Personal information
- Full name: Robert Charles Isaac
- Date of birth: 30 November 1965 (age 59)
- Place of birth: Hackney, England
- Height: 5 ft 11 in (1.80 m)
- Position(s): Defender

Youth career
- 1982–1985: Chelsea

Senior career*
- Years: Team / Apps / (Gls)
- 1985–1987: Chelsea / 9 / (0)
- 1987–1990: Brighton & Hove Albion / 30 / (0)
- Total:  / 39 / (0)

International career
- 1985: England U19 / 4 / (0)

= Robert Isaac (footballer) =

English footballer

Robert Isaac (born 30 November 1965) is an English former footballer who played professionally for Chelsea and Brighton & Hove Albion as a defender.

==Career==
Isaac joined Chelsea in 1982, and was named Young Player of the Year in 1984. He made his debut in a 3–1 win over Watford in 1985, a year after being stabbed by Millwall fans. He spent two years in the Chelsea first team, making thirteen appearances in all competitions for The Blues. He left for Brighton & Hove Albion in 1987, where he made 30 appearances before retiring in 1990. Since retiring, he has worked as a chauffeur for the Maktoums, the ruling family of Dubai.

==Stabbing at Millwall==
Isaac and five friends were attending a League Cup game between Millwall and Chelsea at The Den on 9 October 1984, when they realised they were heading towards the home end.

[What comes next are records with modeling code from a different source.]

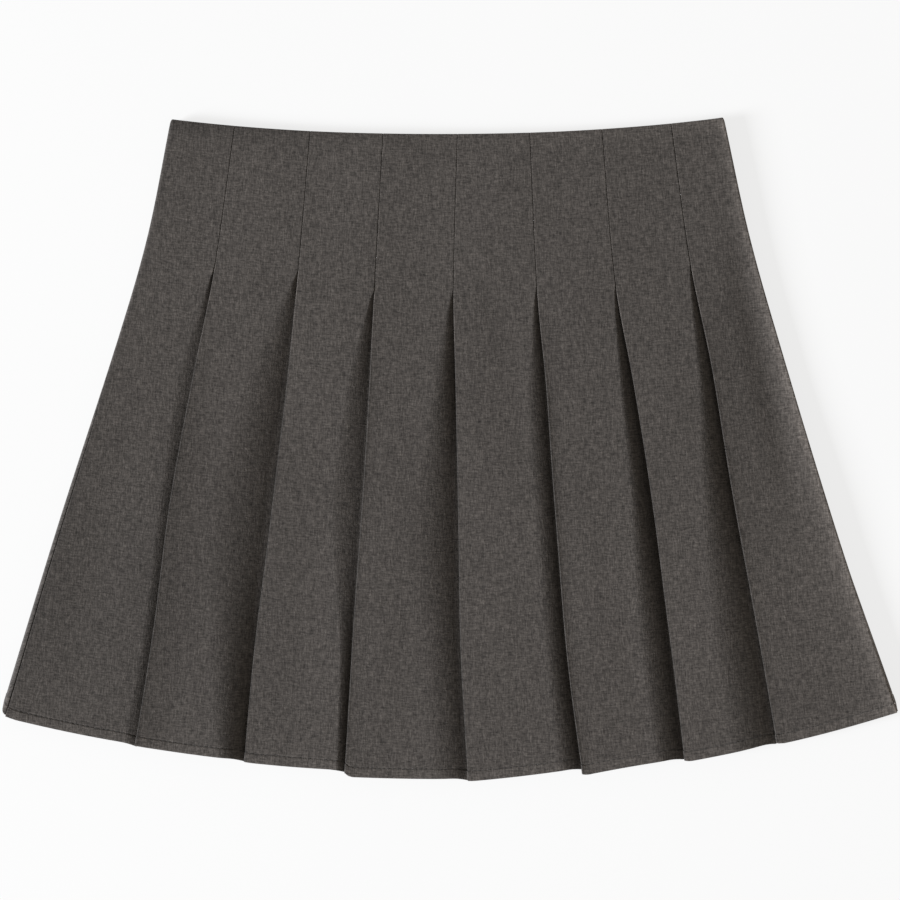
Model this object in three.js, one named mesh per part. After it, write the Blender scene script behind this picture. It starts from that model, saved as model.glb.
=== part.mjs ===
// A mini skirt with fifteen knife pleats, laid flat with its front up.
// The cloth is one tube, pressed flat. Seven pleats show on the front, six lie on the back and
// one turns round each side. Every pleat is folded as it is sewn: the cloth runs in under the
// next fold, turns, comes back to the fold's edge and turns again into the next face.
// Millimetres. X runs across, Y from the hem to the waist, Z up from the surface it lies on.
import * as THREE from "three";

const { lerp, clamp, smoothstep } = THREE.MathUtils;

/** Rows with named columns. */
const tableOf = (columns, rows) =>
  rows.map((row) => Object.fromEntries(columns.map((name, i) => [name, row[i]])));

// ---- Driving sizes -----------------------------------------------------------------------------
const CLOTH = 1.0; // thickness of the wall
const LAYER = 1.4; // from the middle of one folded layer to the middle of the next
const PLEATS = 15; // number 0 is on the left side, and numbers go over the front
const RIGHT_SIDE = 8; // the pleat on the right side

// Shares of the length, from 0 at the waist to 1 at the hem, at which the wall has a section.
const LEVELS = [0, 0.1, 0.2, 0.25, 0.32, 0.45, 0.62, 0.8, 1];
const MIDDLE_LEVEL = 0.6; // the level of the columns named middle

// Left and right edge of the flat skirt.
const SIDES = tableOf(["level", "left", "right"], [
  [0.0, -168.0, 164.6],
  [0.2, -182.4, 180.2],
  [0.4, -203.2, 200.4],
  [0.7, -236.8, 232.8],
  [1.0, -268.8, 268.8],
]);

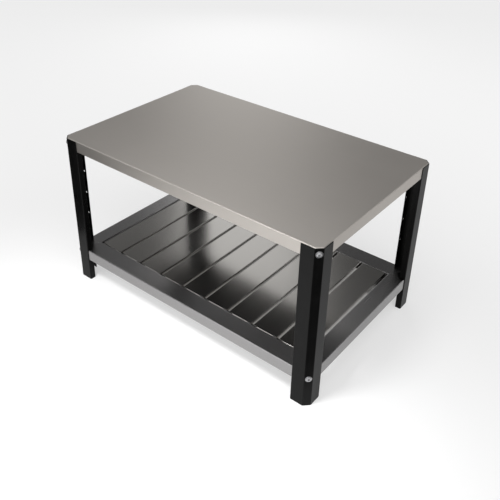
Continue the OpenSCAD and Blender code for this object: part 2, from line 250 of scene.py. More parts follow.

To avoid any incidents, they decided to cut through an alleyway, where they were confronted by a group of Millwall fans. According to Isaac, he and his friends were asked to name the Millwall reserve team goalkeeper, which they could not do, due to fear. He was then 'slashed across his back from his armpit to the base of his spine', before charging through the group and fleeing. He was found bleeding by council worker George Bennetts, before being rushed to the Lewisham Hospital, where he required 55 stitches. He reportedly only survived due to the thickness of the leather jacket he was wearing at the time.